Source: Copyright: Nina+Co. Photo: Sam A Harris
Camden House, London, Powell-Tuck Associates. Much of PTA’s work is carried out within the tight spaces of typical London terraced houses. The conversion of what had once been a 10,000sq.ft. Milkwood television studio, built for the Monty Python team, presented them with the challenge of bringing a human scale to the vast volumes of the various structures, in particular the lofty 4000sq.ft principle studio.
Source: Copyright: Powell-Tuck Associates. Photo: John Offenbach
The Silver Entrance to the Park Lane Hotel’s ballroom, which combined Swedish green marble dadoes with decorative metalwork and lighting by Walter Gilbert and murals by his daughter, Margot. The space is rich in detail and forms an appropriately jaunty prequel to the ballroom, reached by descending a grand stairway at its inner end.
Source: Photo: Bruce Peter
The Empress of Britain’s two-deck-high First Class dining saloon was located amidships in the hull where sea motion would be least apparent. Featuring a striking scheme of direct and indirect illumination, including a Lalique centrepiece and table lamps, and panelled with murals by Frank Brangwyn, who also designed the inlaid floor, it was among the most striking liner interiors of its era.
Source: Photo: Bruce Peter
The Queen’s Room on the Queen Elizabeth 2 by Michael Inchbald had an ingeniously designed ceiling to give an illusion of greater height with the oblong cut-outs orientated to emphasise its length. The furniture too was of Inchbald’s design, complementing the forms of the trumpet columns.
The final chapter of the book, which takes us from the turn of this century to the present day, inevitably addresses themes such as digitisation, sustainability and globalisation.
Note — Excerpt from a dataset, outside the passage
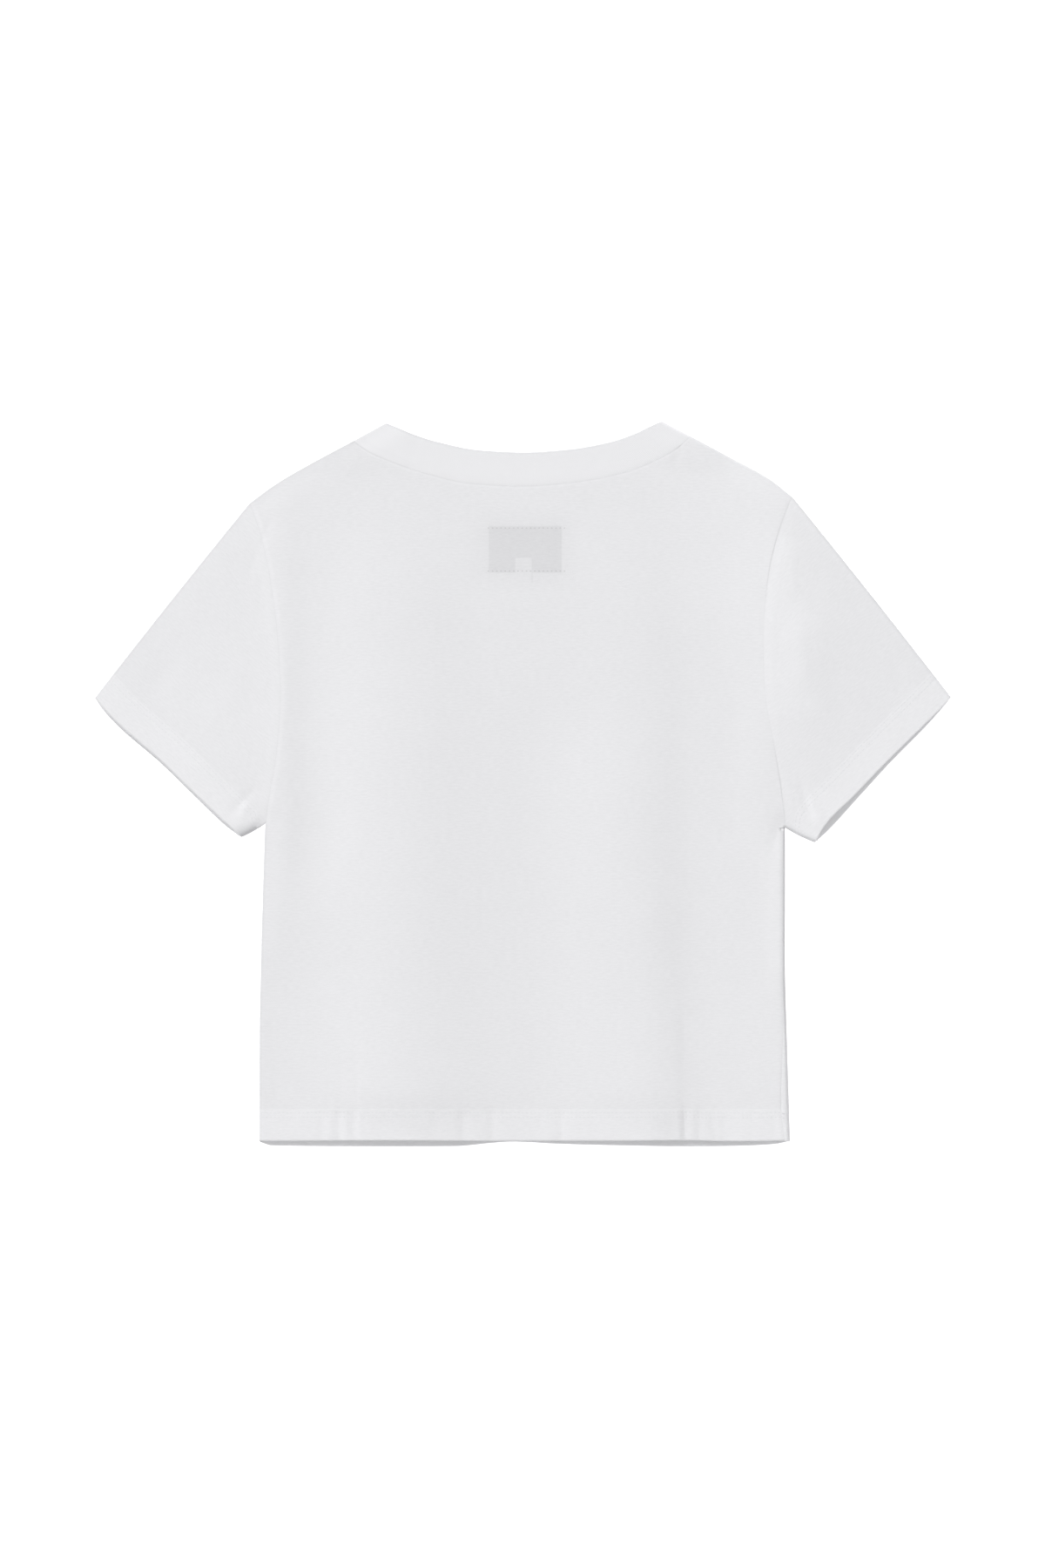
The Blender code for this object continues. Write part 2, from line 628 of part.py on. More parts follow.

It was encouraging to see designers such as Ilse Crawford and Nina Woodcroft included. Crawford’s human-centred practice and Nina+Co’s use of bio-based materials throughout her designs highlight how sustainability and wellbeing are reshaping the field.
The book is ambitious in scope and rigorous in detail. It reads more like a textbook than a coffee-table book, but the consistency of visual references throughout helps anchor the text. This book is written by authors with an academic background and experience in design history publishing: Drew Plunkett has written many books on interior design detailing, while Bruce Peter has a specialist interest in ship design, and the sections on cruise ship design earlier in the book are unexpected but fit well within the book’s thesis.
The authors draw a sharp line between ‘interior design’, which they align with commercial practice, and ‘interior decoration’, which they place in the domestic sphere. While this clarifies the book’s focus, it arguably oversimplifies the profession: many residential projects also involve spatial and material interventions that go beyond decoration. That blurring of roles is, in fact, part of what makes collaboration between architects and interior designers so vital.
The commercial interior design sector is therefore this book’s distinctive focus rather than residential interior decoration (as it is referred to by the writers). This makes it a useful reference book for those working in retail, hospitality and office design, and its emphasis on commercial projects offers architects valuable insight into the kinds of spaces where collaboration with interior designers is most critical.